Me and a few of my friends want to make an MMO or meta-game multiplayer game and we've encountered similar issues, pushing an interesting story while focusing on hundreds or even thousands of players. I find history quite amazing and compelling and that's how the story of our game will go on. Those battles Kingdom X wins and how different players showed valor or did something awesome, so their name will spread by word of mouth. The player's story will be shaped by what he does himself.

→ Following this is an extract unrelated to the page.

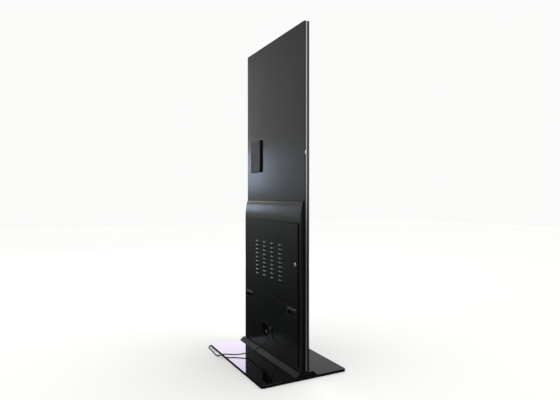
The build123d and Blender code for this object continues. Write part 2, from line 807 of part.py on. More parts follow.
with BuildPart() as power_supply:
    supply_back = plate_back + supply_depth
    shelf_rim, shelf_height = supply_shelf
    across, up, hole_pitch, hole_radius, hole_depth = supply_holes
    block(supply_x, (plate_back, supply_back), supply_z)
    block((supply_x[0] + shelf_rim, supply_x[1] - shelf_rim),
          (plate_back + shelf_height, supply_back + 1),
          (supply_z[0] - 1, supply_z[0] + shelf_height), Mode.SUBTRACT)
    with BuildSketch(facing_front(supply_back)):
        with Locations((sum(supply_x) / 2, sum(supply_z) / 2 + 2 * shelf_height - 2)):
            with GridLocations(hole_pitch, hole_pitch, across, up):
                Circle(hole_radius)
    extrude(amount=hole_depth, mode=Mode.SUBTRACT)
save(power_supply.part, "power_supply")

for place, side in zip(fan_places, ("left", "right")):
    at_plate = Plane(origin=(place, plate_back, fan_height), x_dir=(1, 0, 0), z_dir=(0, 1, 0))
    with BuildPart() as fan_frame:
        with BuildSketch(at_plate):
            RectangleRounded(fan_size, fan_size, fan_corner)
            Circle(fan_bore, mode=Mode.SUBTRACT)
            with GridLocations(fan_screw_pitch, fan_screw_pitch, 2, 2):
                Circle(fan_screw_hole, mode=Mode.SUBTRACT)
        extrude(amount=fan_depth)
        with BuildSketch(at_plate):
            Circle(fan_hub - 1)
            with PolarLocations((fan_hub + fan_bore) / 2, 3):
                Rectangle(fan_bore - fan_hub + 2.5, 4)
        extrude(amount=2)
        with BuildSketch(at_plate):
            Circle(stub_radius)
        extrude(amount=fan_depth - 3)
    save(fan_frame.part, f"fan_frame_{side}")
    with BuildPart(at_plate) as fan_rotor:
        with BuildSketch(at_plate.offset(2.5)):
            Circle(fan_hub)
        extrude(amount=fan_depth - 4)
        with PolarLocations(fan_hub - 1.5 + blade_size[0] / 2, fan_blades):
            with Locations((0, 0, fan_depth / 2 + 0.5)):
                Box(*blade_size, rotation=(blade_pitch, 0, 0))
        with BuildSketch(at_plate.offset(2.5)):
            Circle(stub_radius + running_clearance)
        extrude(amount=fan_depth - 5, mode=Mode.SUBTRACT)
    save(fan_rotor.part, f"fan_rotor_{side}")

speaker_columns = [louvre_middle[0] + side * 1.5 * louvre_pitch_x for side in (-1, 1)]
for x, side in zip(speaker_columns, ("right", "left")):
    with BuildPart() as speaker:
        block((x - speaker_width / 2, x + speaker_width / 2),
              (plate_back, plate_back + speaker_depth),
              (fan_height - speaker_height / 2, fan_height + speaker_height / 2))
        fillet(speaker.edges().filter_by(Axis.Y), speaker_corner)
        for z in (fan_height - driver_spacing / 2, fan_height + driver_spacing / 2):
            rod((x, plate_back + speaker_depth, z), driver_radius, 4, "Y", Mode.SUBTRACT)
            rod((x, plate_back + speaker_depth - 1.5, z), dome_radius, 2.4, "Y")
    save(speaker.part, f"speaker_{side}")

# ================= Mains inlet recess =================

floor_y = (recess_floor - sheet, recess_floor)
with BuildPart() as inlet_box:
    box_x = (recess_x[0] - sheet, recess_x[1] + sheet)
    box_z = (recess_z[0] - sheet, recess_z[1] + sheet)
    flange, flange_sheet = recess_flange
    block((box_x[0] - flange, box_x[1] + flange), (housing_back, housing_back + flange_sheet),
          (box_z[0] - flange, box_z[1] + flange))
    block(box_x, (floor_y[0], housing_back), box_z)
    block(recess_x, (recess_floor, housing_back + 2), recess_z, Mode.SUBTRACT)
    through = (floor_y[0] - 1, recess_floor + 1)
    for place, (wide, tall) in ((inlet_place, inlet_hole), (switch_place, switch_hole),
                                (socket_place, socket_hole)):
        block((place[0] - wide / 2, place[0] + wide / 2), through,
              (place[1] - tall / 2, place[1] + tall / 2), Mode.SUBTRACT)
save(inlet_box.part, "inlet_box")


def flanged_body(place, hole, depth, rim):
    """A snap-in fitting in the recess floor: a rim on the outside and a body through the hole."""
    x, z = place
    wide, tall = hole
    block((x - wide / 2, x + wide / 2), (recess_floor - depth, recess_floor),
          (z - tall / 2, z + tall / 2))
    block((x - wide / 2 - rim, x + wide / 2 + rim), (recess_floor, recess_floor + rim_height),
          (z - tall / 2 - rim, z + tall / 2 + rim))


with BuildPart() as power_inlet:
    flanged_body(inlet_place, inlet_hole, inlet_depth, 1.6)
    block((inlet_place[0] - nose[0] / 2 - socket_gap, inlet_place[0] + nose[0] / 2 + socket_gap),
          (recess_floor + rim_height - nose[2] - 1, recess_floor + rim_height + 1),
          (inlet_place[1] - nose[1] / 2 - socket_gap, inlet_place[1] + nose[1] / 2 + socket_gap),
          Mode.SUBTRACT)
save(power_inlet.part, "power_inlet")

with BuildPart() as switch_housing:
    flanged_body(switch_place, switch_hole, switch_depth, 2.0)
    block((switch_place[0] - rocker_reach, switch_place[0] + rocker_reach),
          (recess_floor - 11, recess_floor + 3), (switch_place[1] - 8, switch_place[1] + 8),
          Mode.SUBTRACT)
save(switch_housing.part, "switch_housing")

rocker_axis = (switch_place[0], recess_floor - 1, switch_place[1] - rocker_length / 2)
with BuildPart() as switch_rocker:
    with BuildSketch(Plane(origin=rocker_axis).rotated((0, 0, -rocker_tilt))):
        with BuildLine():
            Polyline((-rocker_half, 6), (0, 4.2), (rocker_half, 6), (7, -4), (-7, -4), close=True)
        make_face()
    extrude(amount=rocker_length)
save(switch_rocker.part, "switch_rocker")

with BuildPart() as network_socket:
    flanged_body(socket_place, socket_hole, socket_depth, 1.5)
    block((socket_place[0] - 6, socket_place[0] + 6), (recess_floor - 9, recess_floor + 3),
          (socket_place[1] - 5, socket_place[1] + 4), Mode.SUBTRACT)
save(network_socket.part, "network_socket")

# ================= Wiring inside =================


def tangent_radii(points):
    """The corner radii of a route: each is 0.45 of the shorter run over tan(half the turn)."""
    runs = [Vector(*b) - Vector(*a) for a, b in zip(points, points[1:])]
    radii = []
    for run_in, run_out in zip(runs, runs[1:]):
        turn = radians(run_in.get_angle(run_out))
        radii.append(0.45 * min(run_in.length, run_out.length) / tan(turn / 2))
    return radii


def tube(points, radius):
    """A round tube along straight runs joined by tangent arcs, and its length."""
    with BuildPart() as run:
        with BuildLine() as path:
            FilletPolyline(*points, radius=tangent_radii(points))
        with BuildSketch(Plane(origin=path.line @ 0, z_dir=path.line % 0)):
            Circle(radius)
        sweep(path=path.line)
    return run.part, path.wires()[0].length


harness_route = [
    (switch_place[0], recess_floor - switch_depth + 1, switch_place[1] + switch_hole[1] / 2),
    (34, -9, 232),
    (46, -8, 285),
    (66, -3, 330),
    (80, 0, 372),
    (82, 0, supply_z[0]),
]
harness_mains, harness_length = tube(harness_route, harness_radius)
save(harness_mains, "harness_mains")

# ================= Mains lead =================

relief_line = Vector(*relief_end) - Vector(*relief_start)
with BuildPart() as power_connector:
    wide, deep, tall = connector_size
    head_y = (recess_floor + rim_height + 0.3, recess_floor + rim_height + 0.3 + deep)
    head_top = inlet_place[1] + connector_top
    block((inlet_place[0] - wide / 2, inlet_place[0] + wide / 2), head_y, (head_top - tall, head_top))
    fillet(power_connector.edges().filter_by(Axis.Y), 3.5)
    fillet(power_connector.faces().sort_by(Axis.Y)[-1].edges(), 2.5)
    block((inlet_place[0] - nose[0] / 2, inlet_place[0] + nose[0] / 2),
          (recess_floor + rim_height - nose[2], head_y[0] + 1),
          (inlet_place[1] - nose[1] / 2, inlet_place[1] + nose[1] / 2))
    for point, radius in zip((relief_start, relief_end), relief_radii):
        with BuildSketch(Plane(origin=point, z_dir=relief_line)):
            Circle(radius)
    loft()
save(power_connector.part, "power_connector")

power_cord, cord_length = tube(cord_route, cord_radius)
save(power_cord, "power_cord")
section = pi * cord_radius**2
print("cord radii", [round(r, 1) for r in tangent_radii(cord_route)])
print("cord length", round(cord_length, 1), "volume ratio",
      round(power_cord.volume / (section * cord_length), 4))

coil_half = coil_turns_across * cord_radius
coil_height = coil_turns_up * 2 * cord_radius
with BuildPart() as cord_coil:
    with BuildSketch(Plane.XY):
        with Locations(coil_middle):
            Circle(coil_radius + coil_half)
            Circle(coil_radius - coil_half, mode=Mode.SUBTRACT)
    extrude(amount=coil_height)
    fillet(cord_coil.edges().filter_by(GeomType.CIRCLE), cord_radius - 0.3)
save(cord_coil.part, "cord_coil")

plug_x = coil_middle[0] - coil_radius
plug_z = plug_size[2] / 2
plug_relief = coil_middle[1] - 2 * cord_radius - plug_gap
plug_body = (plug_relief - plug_relief_length - plug_size[1], plug_relief - plug_relief_length)
with BuildPart() as mains_plug:
    block((plug_x - plug_size[0] / 2, plug_x + plug_size[0] / 2), plug_body, (0, plug_size[2]))
    fillet(mains_plug.edges().filter_by(Axis.Y), 6)
    fillet(mains_plug.faces().sort_by(Axis.Y)[-1].edges(), 3)
    with BuildSketch(facing_front(plug_relief)):
        with Locations((plug_x, plug_z)):
            Circle(plug_relief_radii[0])
    with BuildSketch(facing_front(plug_body[1] - 1)):
        with Locations((plug_x, plug_z)):
            Circle(plug_relief_radii[1])
    loft()
save(mains_plug.part, "mains_plug")

with BuildPart() as plug_pins:
    for x in (plug_x - 6.3, plug_x + 6.3):
        block((x - 0.8, x + 0.8), (plug_body[0] - pin_length + 2, plug_body[0]),
              (plug_z - 5.5, plug_z + 0.8))
    rod((plug_x, plug_body[0] - pin_length / 2, plug_z + 6), 2.4, pin_length, "Y")
save(plug_pins.part, "plug_pins")
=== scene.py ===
import json
from math import cos, pi, radians, sin

import bmesh
import bpy
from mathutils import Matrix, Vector

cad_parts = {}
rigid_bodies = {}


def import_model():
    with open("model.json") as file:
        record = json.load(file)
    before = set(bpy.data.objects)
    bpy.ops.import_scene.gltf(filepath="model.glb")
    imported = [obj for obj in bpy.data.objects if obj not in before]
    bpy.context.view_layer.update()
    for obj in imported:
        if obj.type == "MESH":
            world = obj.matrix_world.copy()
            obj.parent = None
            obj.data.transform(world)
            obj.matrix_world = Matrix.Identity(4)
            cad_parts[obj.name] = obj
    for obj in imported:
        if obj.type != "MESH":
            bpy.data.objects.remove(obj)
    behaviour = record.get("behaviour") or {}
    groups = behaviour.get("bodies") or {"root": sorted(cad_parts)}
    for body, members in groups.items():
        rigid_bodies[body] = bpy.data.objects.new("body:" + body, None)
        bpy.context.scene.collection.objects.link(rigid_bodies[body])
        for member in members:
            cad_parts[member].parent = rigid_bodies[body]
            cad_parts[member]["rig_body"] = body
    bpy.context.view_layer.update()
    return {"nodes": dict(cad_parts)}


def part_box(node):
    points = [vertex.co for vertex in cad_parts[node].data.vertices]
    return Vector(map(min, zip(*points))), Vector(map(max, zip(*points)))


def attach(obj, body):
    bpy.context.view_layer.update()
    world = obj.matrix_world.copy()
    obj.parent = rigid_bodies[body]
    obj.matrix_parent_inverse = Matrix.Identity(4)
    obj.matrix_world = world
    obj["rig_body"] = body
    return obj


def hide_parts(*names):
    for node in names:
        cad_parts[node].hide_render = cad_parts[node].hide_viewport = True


bl_info = {
    "name": "Touchscreen kiosk",
    "version": (1, 0, 0),
    "blender": (4, 5, 0),
    "location": "View3D > Sidebar > Kiosk",
    "description": "Builds the visible pieces of a free-standing touchscreen kiosk on its frame",
    "category": "Object",
}

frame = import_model()
MM = 0.001
X, Z = 0, 2
# The display's picture area on the screen: its low and high edge along each axis.
PICTURE = {X: (-0.3402, 0.3402), Z: (0.5902, 1.7998)}
# Faces that meet at less than this stay smooth.
SMOOTH_BELOW = radians(40)
# Edges sharper than this are eased.
EASED_ABOVE = radians(35)
EASED_SEGMENTS = 2
# How close two corners lie that are one corner.
SAME_PLACE = 1e-5


# ---------------------------------------------------------------- colours and nodes


def linear(hex_colour):
    """An sRGB hex colour as linear red, green, blue and alpha."""
    parts = [int(hex_colour[i:i + 2], 16) / 255 for i in (1, 3, 5)]
    return [p / 12.92 if p <= 0.04045 else ((p + 0.055) / 1.055) ** 2.4 for p in parts] + [1.0]


def per_mm(size):
    """The scale of a texture on Object coordinates whose features are this many mm across."""
    return 1000.0 / size


def add_node(tree, kind, inputs=None, **settings):
    """Adds a node with its settings, and sets or links its inputs."""
    node = tree.nodes.new(kind)
    for name, value in settings.items():
        setattr(node, name, value)
    for key, value in (inputs or {}).items():
        if isinstance(value, bpy.types.NodeSocket):
            tree.links.new(value, node.inputs[key])
        else:
            node.inputs[key].default_value = value
    return node


def worked(tree, operation, *values):
    """The result of one Math node."""
    return add_node(tree, "ShaderNodeMath", dict(enumerate(values)), operation=operation).outputs[0]


def mix_colours(tree, share, first, second):
    """The second colour over the first, as far as the share says."""
    return add_node(tree, "ShaderNodeMix", {0: share, 6: first, 7: second},
                    data_type="RGBA").outputs[2]


# ---------------------------------------------------------------- finishes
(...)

I've been following Tim Cain's career since his Fallout days. Very creative, articulate guy. There are three interviews with him up on You Tube http://www.youtube.com/watch?v=xgjd4i1o4UY. I just wish he had been hired to work on the Fallout MMOG. I don't play online for most of the same reasons stated above - no story, a lack of global consequences for my character's actions, etc. I'll be curious to see what a bright guy with similar concerns and a ton of game-writing experience comes up with.
Story should be the number one thing any RPG relies on. That is the main reason I stopped playing WOW after a month. There was nothing to keep me interested. You just grinded your level up as high as you can, and that was really the only thing to do. You never felt like you accomplished anything. Now lets see them bring this out for consoles.
@bundok -- I am not sure I follow, as the article is comprehensible and written in plain English, using proper grammar, punctuation, and spelling. Is there any particular sentence or phrase you can point to? I am happy to follow up, but based on my own thorough read-through, I am unsure of the stylistic, grammatical, or structural errors to which you might be referring.
I've been waiting to hear more about the Carbine Studios game since they launched the studio. What I heard sounded pretty good. Now I want more. More. More! MORE!!! Even unannounced MMOGs are addictive.
Fascinating concept and ideas. More story and immersiveness in MMO games? This gets my seal of approval!
Kind of like how Demon's Souls put a spin on the aspect. I like this idea, since I prefer to play single player games but this style is excellent too when done right.